------ Source data

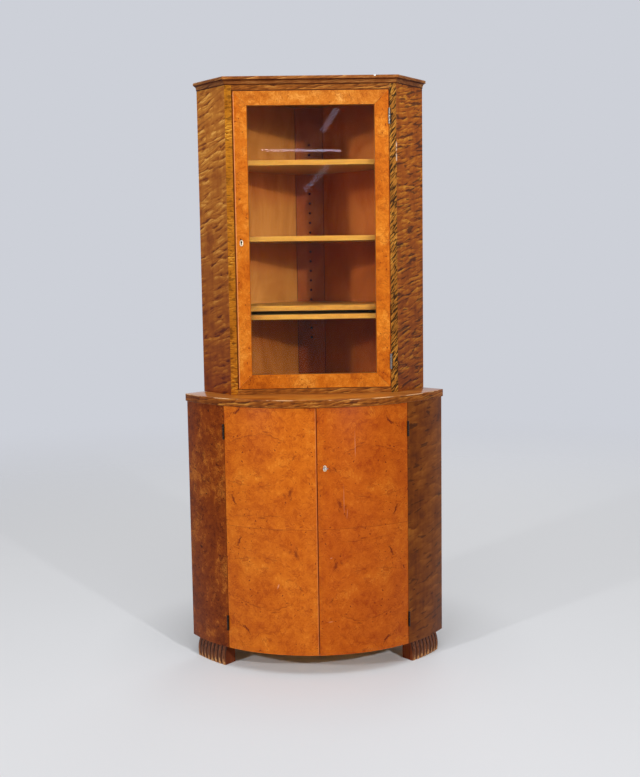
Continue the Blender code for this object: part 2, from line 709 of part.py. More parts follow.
def key_mesh(seat):
    """A key, turned so that its bow lies level, with its bit inside the lock case."""
    tip = seat + LOCK_DEPTH - LOCK_WALL - RUNNING_CLEARANCE
    bow_y = -BASE_FRONT_THICKNESS - KEY_STANDOFF
    shank_end = bow_y + KEY_BOW_HALF_LENGTH
    shank = rod_along_y(KEY_SHANK_RADIUS, shank_end - KEY_BOW_RADIUS, tip)
    collar = rod_along_y(KEYHOLE_RADIUS, shank_end + KEY_SHANK_RADIUS, shank_end + 2.0 * KEY_SHANK_RADIUS)
    half = KEY_BIT_THICKNESS / 2.0
    bit = box((0.0, seat + RUNNING_CLEARANCE, -half), (KEY_BIT_REACH, tip - RUNNING_CLEARANCE, half))
    rings = []
    for step in range(BOW_STEPS):
        turn = 2.0 * math.pi * step / BOW_STEPS
        outwards = Vector((math.cos(turn), math.sin(turn), 0.0))
        centre = Vector((KEY_BOW_HALF_WIDTH * outwards.x, bow_y + KEY_BOW_HALF_LENGTH * outwards.y, 0.0))
        rings.append([centre + outwards * across + Vector((0.0, 0.0, up))
                      for across, up in circle(KEY_BOW_RADIUS)])
    return joined(shank, [collar, bit, ring_solid(rings, wrap=True)])


def bow_sag(half_width):
    """How far the base's inner face leaves a flat plate of this half width."""
    return BASE_INNER_RADIUS - math.sqrt(BASE_INNER_RADIUS ** 2 - half_width ** 2)


def base_lock_place():
    """The base lock's frame, on the inner face of the right door."""
    return bow_place(BASE_INNER_RADIUS, KEY_DEG, BASE_KEY_HEIGHT)


def base_lock_reach():
    """From the base keyhole to the end of its lock case, just short of the doors' meeting line."""
    return BASE_BACKSET - LOCK_EDGE_MARGIN


def base_lock_seat():
    """How far behind the door's curved face the flat rim of the base lock lies."""
    return bow_sag(max(base_lock_reach(), LOCK_TAIL)) + TOUCH_GAP


def add_base_lock(door_pivot):
    """Lock case and escutcheon on the right door, with the bolt and the key that move in them."""
    place = base_lock_place()
    reach = base_lock_reach()
    seat = base_lock_seat()
    add_piece("base_lock_case", lock_case_mesh(reach, seat), STEEL, place, door_pivot)
    bolt_pivot = add_pivot("base_lock_bolt_slide", place.translation, door_pivot)
    add_piece("base_lock_bolt", lock_bolt_mesh(reach, seat), STEEL, place, bolt_pivot)
    add_piece("base_escutcheon", escutcheon_mesh(-BASE_FRONT_THICKNESS), BRASS, place, door_pivot)
    key_pivot = add_pivot("base_key_turn", place.translation, door_pivot)
    add_piece("base_key", key_mesh(seat), STEEL, place, key_pivot)


def add_base_keeper(door_pivot):
    """The staple on the left door that takes the base lock's bolt."""
    bottom, top = lock_bolt_span()
    front, back = lock_bolt_faces(base_lock_seat())
    near = -BASE_BACKSET - LOCK_EDGE_MARGIN
    far = near - KEEPER_WIDTH
    face = bow_sag(-far) + TOUCH_GAP
    rear = back + LOCK_WALL + RUNNING_CLEARANCE
    block = box((far, face, bottom - 2.0 * LOCK_WALL), (near, rear, top + 2.0 * LOCK_WALL))
    slot = box((far - LOCK_WALL, front - RUNNING_CLEARANCE, bottom - RUNNING_CLEARANCE),
               (near + LOCK_WALL, back + RUNNING_CLEARANCE, top + RUNNING_CLEARANCE))
    add_piece("base_lock_keeper", carved(block, [slot]), STEEL, base_lock_place(), door_pivot)


# Slide bolt inside the left base door. In its own frame the door's inner face is y = 0.

def slide_bolt_place():
    """The slide bolt's frame: the bolt's top, at rest, is a short way under the rail."""
    return bow_place(BASE_INNER_RADIUS, SLIDE_BOLT_DEG, RAIL_BOTTOM - SLIDE_BOLT_REST_GAP)


def slide_bolt_depth():
    """From the door's inner face to the middle of the slide bolt."""
    return bow_sag(SLIDE_CASE_WIDTH / 2.0) + TOUCH_GAP + SLIDE_CASE_DEPTH / 2.0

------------

** Task goal **
Copy all data exactly, start to finish.

** Worked answer **
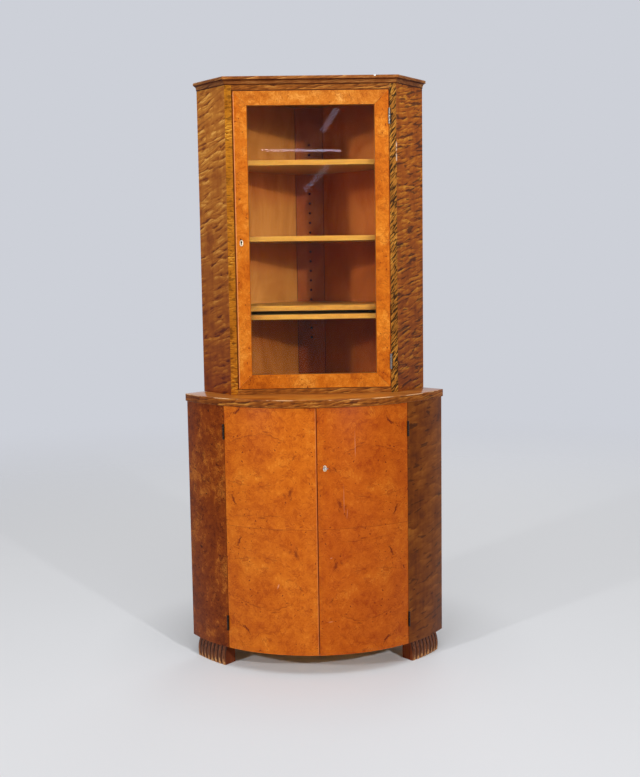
Continue the Blender code for this object: part 2, from line 709 of part.py. More parts follow.
def key_mesh(seat):
    """A key, turned so that its bow lies level, with its bit inside the lock case."""
    tip = seat + LOCK_DEPTH - LOCK_WALL - RUNNING_CLEARANCE
    bow_y = -BASE_FRONT_THICKNESS - KEY_STANDOFF
    shank_end = bow_y + KEY_BOW_HALF_LENGTH
    shank = rod_along_y(KEY_SHANK_RADIUS, shank_end - KEY_BOW_RADIUS, tip)
    collar = rod_along_y(KEYHOLE_RADIUS, shank_end + KEY_SHANK_RADIUS, shank_end + 2.0 * KEY_SHANK_RADIUS)
    half = KEY_BIT_THICKNESS / 2.0
    bit = box((0.0, seat + RUNNING_CLEARANCE, -half), (KEY_BIT_REACH, tip - RUNNING_CLEARANCE, half))
    rings = []
    for step in range(BOW_STEPS):
        turn = 2.0 * math.pi * step / BOW_STEPS
        outwards = Vector((math.cos(turn), math.sin(turn), 0.0))
        centre = Vector((KEY_BOW_HALF_WIDTH * outwards.x, bow_y + KEY_BOW_HALF_LENGTH * outwards.y, 0.0))
        rings.append([centre + outwards * across + Vector((0.0, 0.0, up))
                      for across, up in circle(KEY_BOW_RADIUS)])
    return joined(shank, [collar, bit, ring_solid(rings, wrap=True)])


def bow_sag(half_width):
    """How far the base's inner face leaves a flat plate of this half width."""
    return BASE_INNER_RADIUS - math.sqrt(BASE_INNER_RADIUS ** 2 - half_width ** 2)


def base_lock_place():
    """The base lock's frame, on the inner face of the right door."""
    return bow_place(BASE_INNER_RADIUS, KEY_DEG, BASE_KEY_HEIGHT)


def base_lock_reach():
    """From the base keyhole to the end of its lock case, just short of the doors' meeting line."""
    return BASE_BACKSET - LOCK_EDGE_MARGIN


def base_lock_seat():
    """How far behind the door's curved face the flat rim of the base lock lies."""
    return bow_sag(max(base_lock_reach(), LOCK_TAIL)) + TOUCH_GAP


def add_base_lock(door_pivot):
    """Lock case and escutcheon on the right door, with the bolt and the key that move in them."""
    place = base_lock_place()
    reach = base_lock_reach()
    seat = base_lock_seat()
    add_piece("base_lock_case", lock_case_mesh(reach, seat), STEEL, place, door_pivot)
    bolt_pivot = add_pivot("base_lock_bolt_slide", place.translation, door_pivot)
    add_piece("base_lock_bolt", lock_bolt_mesh(reach, seat), STEEL, place, bolt_pivot)
    add_piece("base_escutcheon", escutcheon_mesh(-BASE_FRONT_THICKNESS), BRASS, place, door_pivot)
    key_pivot = add_pivot("base_key_turn", place.translation, door_pivot)
    add_piece("base_key", key_mesh(seat), STEEL, place, key_pivot)


def add_base_keeper(door_pivot):
    """The staple on the left door that takes the base lock's bolt."""
    bottom, top = lock_bolt_span()
    front, back = lock_bolt_faces(base_lock_seat())
    near = -BASE_BACKSET - LOCK_EDGE_MARGIN
    far = near - KEEPER_WIDTH
    face = bow_sag(-far) + TOUCH_GAP
    rear = back + LOCK_WALL + RUNNING_CLEARANCE
    block = box((far, face, bottom - 2.0 * LOCK_WALL), (near, rear, top + 2.0 * LOCK_WALL))
    slot = box((far - LOCK_WALL, front - RUNNING_CLEARANCE, bottom - RUNNING_CLEARANCE),
               (near + LOCK_WALL, back + RUNNING_CLEARANCE, top + RUNNING_CLEARANCE))
    add_piece("base_lock_keeper", carved(block, [slot]), STEEL, base_lock_place(), door_pivot)


# Slide bolt inside the left base door. In its own frame the door's inner face is y = 0.

def slide_bolt_place():
    """The slide bolt's frame: the bolt's top, at rest, is a short way under the rail."""
    return bow_place(BASE_INNER_RADIUS, SLIDE_BOLT_DEG, RAIL_BOTTOM - SLIDE_BOLT_REST_GAP)


def slide_bolt_depth():
    """From the door's inner face to the middle of the slide bolt."""
    return bow_sag(SLIDE_CASE_WIDTH / 2.0) + TOUCH_GAP + SLIDE_CASE_DEPTH / 2.0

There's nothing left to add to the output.